“I think strongly is a fair word, for sure,” Niedermayer said about his inclination to retire.
The four-time Stanley Cup winner declined to provide a timetable for announcing his decision.
“Bryan has asked me to take time and think it through and really make the proper decision,” Niedermayer said by phone from his off-season home in Cranbrook, B.C. “This isn’t something that just sort of popped into my head the day after we won.”
Niedermayer has two years remaining on a four-year contract.
“You make a commitment and that’s important,” he said. “That adds to the difficulty of the situation.”
Ducks general manager Bryan Burke said the team didn’t intend to do much on the first day of NHL free agency until Niedermayer called.

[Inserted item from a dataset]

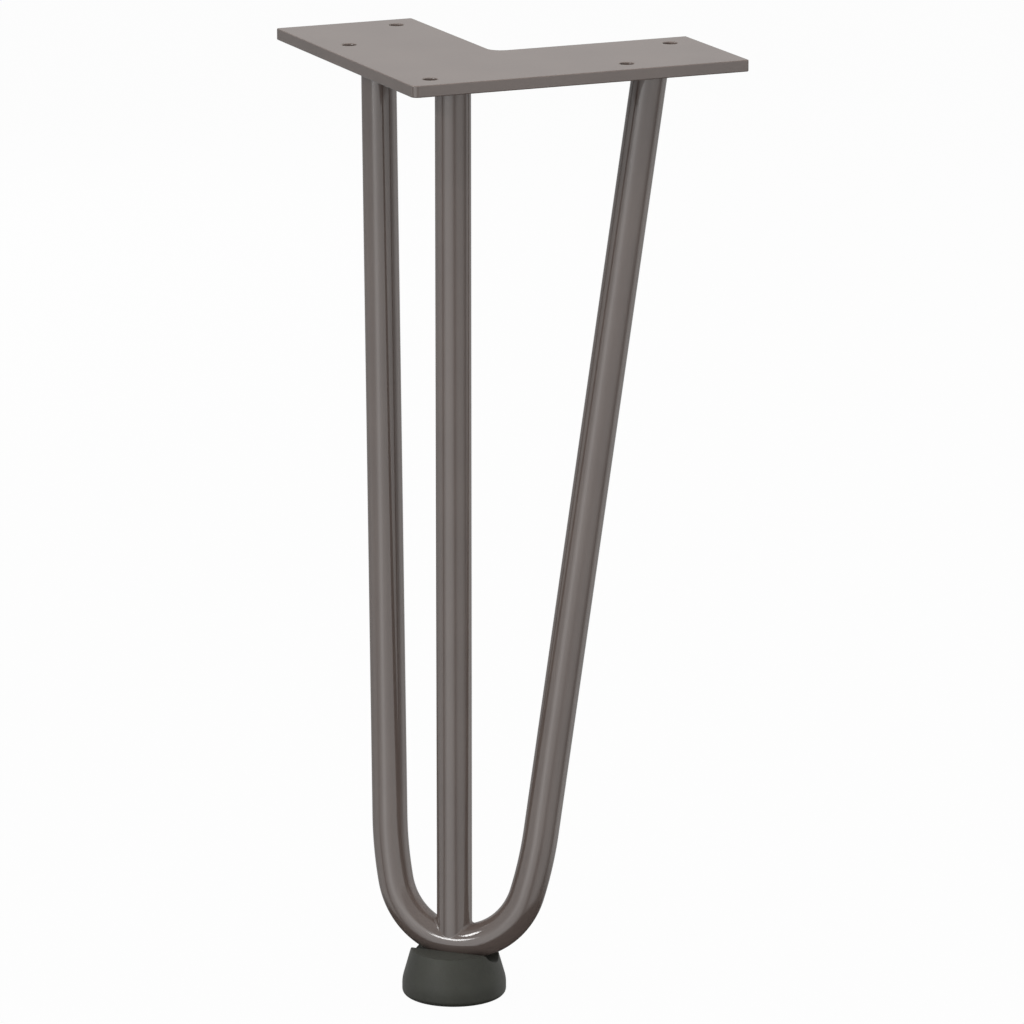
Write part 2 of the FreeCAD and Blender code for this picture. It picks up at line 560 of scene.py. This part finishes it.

“He called me and said he was leaning toward retirement,” Burke said in a conference call. “We immediately jumped into the game and were able to sign Mathieu Schneider.
“It’s the mark of a captain to make that call, and it changes the question dramatically. I don’t think he’s made up his mind. I think that knowing this was the way he’s leaning gave us the impetus to make a move.”
Schneider, a 38-year-old unrestricted free agent who previously played for the Los Angeles Kings, had 11 goals and 41 assists in 68 games with Detroit last season, his fourth with the Red Wings. He will make $5.5 million next season and $5.75 million in 2008-09.
He scored 50 or more points in four of his past six seasons.
“If Scotty’s there, we’re a better team,” Schneider said from his off-season base in Los Angeles. “If he’s not there, it’s going to be a bigger role for me to fill. I hope he doesn’t retire.”
Schneider broke his wrist in Game 5 of the Western Conference semifinals May 5 and was knocked out of the playoffs. He said an X-ray taken Friday showed the bone is fully healed.
“I can start strengthening,” he said. “I have 85 per cent of my mobility back.”
Niedermayer won three Stanley Cup titles with the New Jersey Devils and added a fourth last month with the Ducks. At 33, he earned his first Conn Smythe Trophy as MVP of the NHL playoffs when the Ducks beat Ottawa for the title.
Scott and Rob Niedermayer were the first brothers to win the Cup together since Brent and Duane Sutter won with the New York Islanders in 1983.
Niedermayer’s comments suggested that he’s struggling in deciding whether to call it a career.
“It goes sort of in waves and ups and downs. It’s a big decision,” he said. “I’m trying to give it the due respect and consideration that every part of it deserves.”